Sur les quais, unité de façade
S’il est question de dessiner une nouvelle carte mentale de la métropole, et si finalement l’exposition Métro ! est essentiellement tournée vers les transports, plus en tout cas que vers l’architecture, elle fait cependant, nous l’avons dit, la part belle aux artistes. La meilleure partie du parcours est peut-être la fin, quand les étudiants sont invités à remonter le couloir jusqu’à l’escalier qui les mène au hall d’entrée. Au moins peuvent-ils ressortir par la grande porte.
Mais là, dans le couloir, est exposée une partie des œuvres d’artistes destinées à orner les nouvelles gares, 29 ayant été dévoilées par la SGP lors du salon du livre de la jeunesse de Montreuil en novembre 2023. Nous sommes désormais loin de l’approche hygiéniste de l’époque qui imposa la blanche céramique mais l’audace du propos et la variété des œuvres sont propres à finalement apporter l’identité commune et contextuelle qui manque tant à tous ces ouvrages hétéroclites.

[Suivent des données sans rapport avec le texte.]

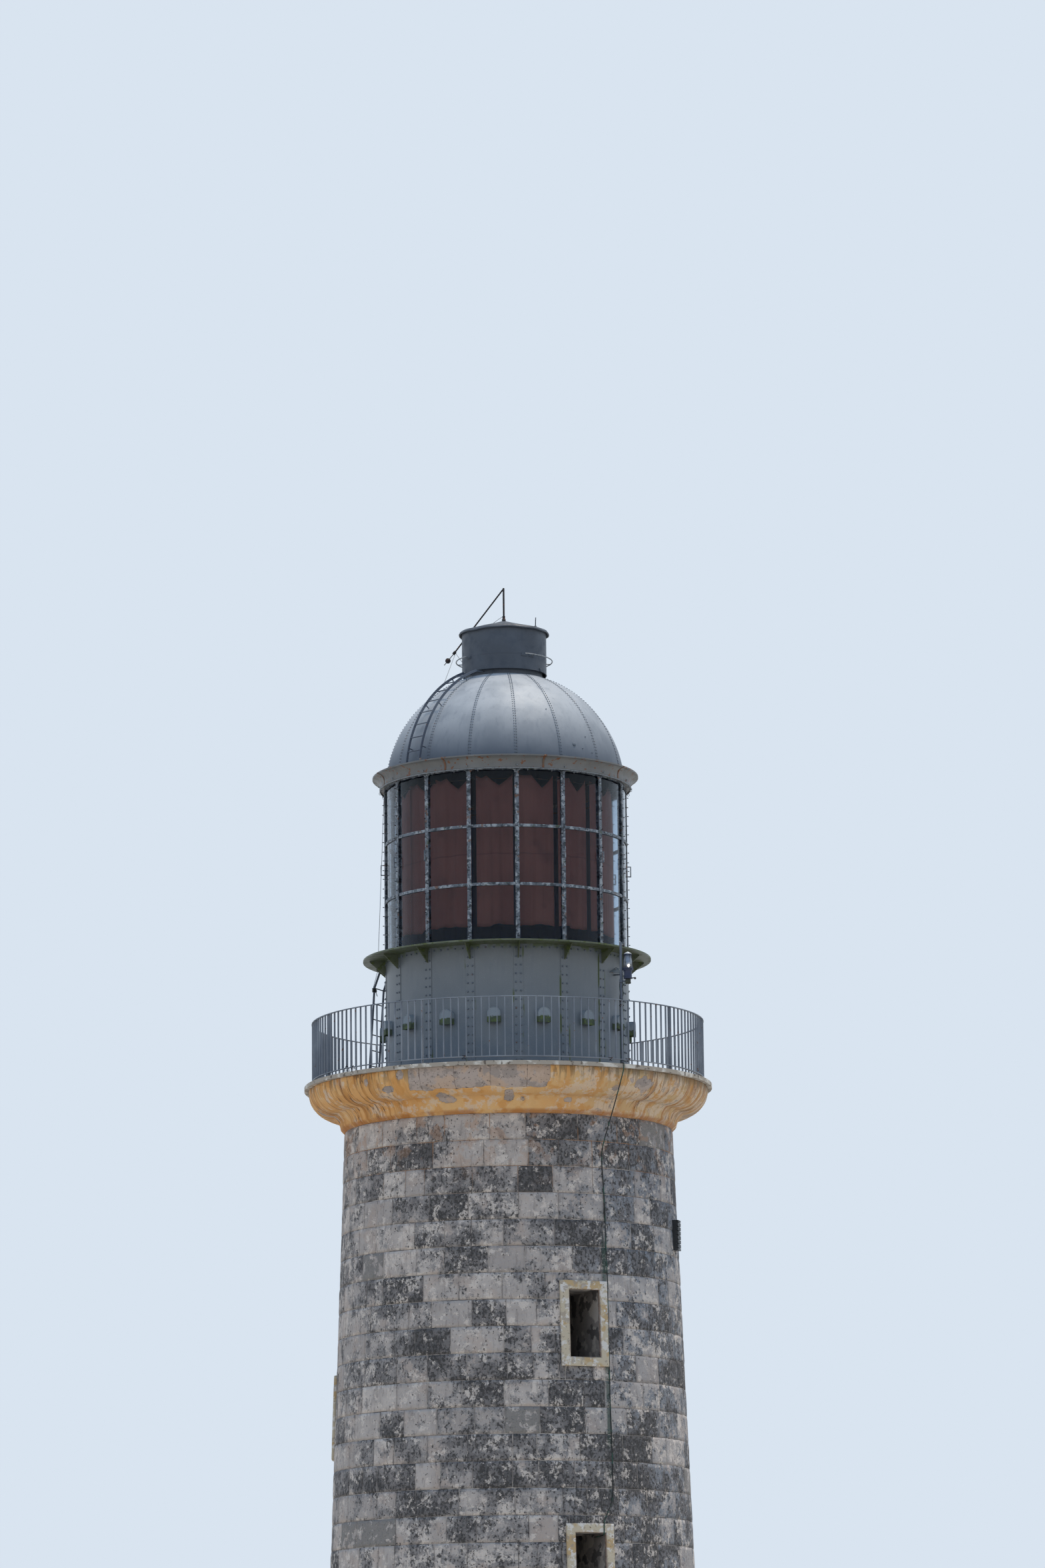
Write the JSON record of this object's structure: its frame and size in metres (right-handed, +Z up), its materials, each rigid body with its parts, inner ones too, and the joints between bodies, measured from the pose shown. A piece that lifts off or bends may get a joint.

Pour autant, quid de l’entretien de ces œuvres formidables ? Seront-elles sous verre ? Pourront-elles être nettoyées au karcher ?
Pour conclure, les architectes curieux ne trouveront dans cette exposition rien qu’ils ne savent déjà et elle n’est pas faite pour eux. Mais si vous êtes profane, bon public et que vous aimez les documentaires cocorico, cette exposition en forme de bilan d’étape est à ne pas rater. Vous pouvez y emmener les enfants !
Pour autant, les futurs professeurs y emmèneront-ils leurs élèves ?
En été peut-être…
Christophe Leray
* Selon le rapport du groupe de travail de la commission des finances du Sénat « Grand Paris Express : des coûts à maîtriser, un financement à consolider » élaboré dans le cadre du Projet de loi de finances pour 2023.